Article No.
11639350
Date
17.08.19
Hits
233
Writer
국제통상협력연구소
Government-NGO Partnerships for International Development Cooperation

Government-NGO Partnerships for International Development Cooperation 

 

Sohn & Kim

 

At the HLF-3 in Accra in 2008, developed and developing countries recognized civil

 society as an independent development actor in its own right, and they agreed to

 create a legal and institutional environment enabling CSO contributions to development.

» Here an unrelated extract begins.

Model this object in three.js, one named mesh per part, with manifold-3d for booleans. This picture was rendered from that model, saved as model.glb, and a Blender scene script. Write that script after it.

 The Korean government also announced the Plan for the Advancement of ODA in 2010, which committed it to an unprecedented increase in the volume of NGO assistance and called for methods of multidimensional

 cooperation with NGOs. Against this backdrop, this paper aims to analyze the

 government-NGO partnership for development cooperation in Korea. After reviewing the mechanisms of OECD DAC members' partnerships with their NGOs and then Korean government-NGO partnerships in a

comparative perspective, we conclude that both the Korean government and development NGOs

are still facing many challenges for better partnership. For NGOs, these are accountability

and sustainability issues, a tendency toward service delivery, proselytizing activities of Christian

 faith-based organizations, and a lack of capacity. For the government, it is uncertainty

 about its public commitment, an unclear vision and philosophy regarding ODA, an insufficient civil

 society partnership program, and a need for clear policy objectives for NGO support programs.